The Water Cube erupted. Lezak turned and looked at the scoreboard through his dark goggles, saw the "1" next to "USA" and pumped his fist.

The photographers quickly lost track of the hero and focused on the pool-deck reaction of his teammates. Leadoff swimmer Phelps bellowed from his taut core. Second leg Garrett Weber-Gale rose from his knees, screaming. Jones was near tears.

Then they hauled Lezak out of the water. He'd just become the oldest male swimming gold medalist in Olympic history, irrevocably changing his reputation as a relay swimmer and altering his career path in the process.

Lezak took two months off from swimming after the Olympics, then returned to the water part-time only as he continued to make the rounds on the speakers' circuit.

"I didn't think I'd ever be able to speak at the corporate level in my life," he said. "I found out I can do it, with a little practice and a little work."

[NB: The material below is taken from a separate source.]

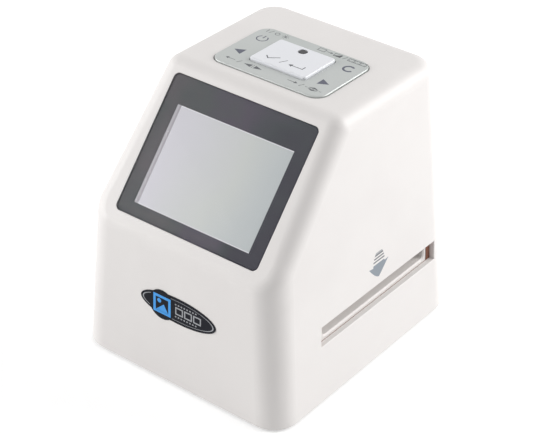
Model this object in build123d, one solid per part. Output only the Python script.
"""Film negative scanner.

A small desk-top scanner for strips of 35 mm film. A one-piece moulded casing leans back to a screen on its
sloping front, a rocking key plate with a centre button sits in its roof, and a straight tunnel runs through
it from side to side for the film holder. Inside, a lamp box shines up through the tunnel into a lens tower.

Lengths are in millimetres. The model is drawn with z = 0 at the casing's bottom edge, x to the right and
y to the back, and is lifted onto its rubber feet as it is saved.
"""
from build123d import *
from math import atan2, cos, sin, tan
import os

# Casing: its outside, measured at the bottom edge, and how far each wall leans in per millimetre of height
body_width = 89.0
body_depth = 104.86
body_height = 100.85
bend_height = 54.2
slope_run = 38.65
side_draft = 0.075
front_draft = 0.011
back_draft = 0.08
corner_radius = 9.75
rim_radius = 5.9
wall = 2.0

# Screen: sizes across the slope and up it, and distances up the slope from the bend
window_inset = 14.35
window_height = 50.5
window_start = 5.1
window_radius = 2.1
window_thickness = 1.2
mask_thickness = 0.2
mask_rim = 0.25
frame_side = 5.975
frame_low = 4.6
frame_high = 10.0
ledge_width = 2.4
panel_gap = 0.8
panel_thickness = 1.5
tray_depth = 3.0
tray_wall = 0.4
bracket_thickness = 1.6
bracket_rim = 7.0
bracket_screw_reach = 2.05
bracket_screw_spacing = 28.0

# Key plate and centre button in the roof
plate_width = 46.2
plate_depth = 31.4
plate_setback = 21.15
plate_radius = 4.8
plate_proud = 0.6
plate_round = 0.45
plate_thickness = 1.5
plate_gap = 0.35
button_width = 23.4
button_depth = 17.8
button_offset = 0.61
button_radius = 1.1
button_round = 0.5
button_proud = 1.64
button_gap = 0.35
button_wall = 1.3
button_travel = 0.6
skirt_wall = 1.1
flange_reach = 1.3
flange_thickness = 1.2
light_radius = 1.75
light_dome = 0.5
light_setback = 5.8
pivot_depth = 4.6
pivot_radius = 0.9
pivot_clearance = 0.05
ring_gap = 0.9
ring_wall = 1.5
ring_height = 2.2
lug_gap = 0.3
lug_thickness = 1.8
lug_width = 5.0
presser_radius = 1.5
presser_gap = 0.8
switch_reach_x = 18.5
switch_reach_y = 11.8
switch_width = 6.0
switch_body_height = 3.1
switch_plunger_radius = 1.75
switch_height = 3.7
carrier_width = 62.0
carrier_depth = 34.0
carrier_thickness = 1.2
board_thickness = 1.6
key_board_depth = 9.25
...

He got back into the water full-time in February, and has been swimming fast since then. He posted a sub-48-second 100 at the Janet Evans meet in May, one of the top times internationally in 2009, and then swam well in Israel.

"I'm feeling good," he said. "I definitely think if I can keep my body healthy, I'd like to try to make the team for 2012 at 36."

Today, however, is not for looking forward. It's for looking back a year, to the day Jason Lezak brought America to its feet.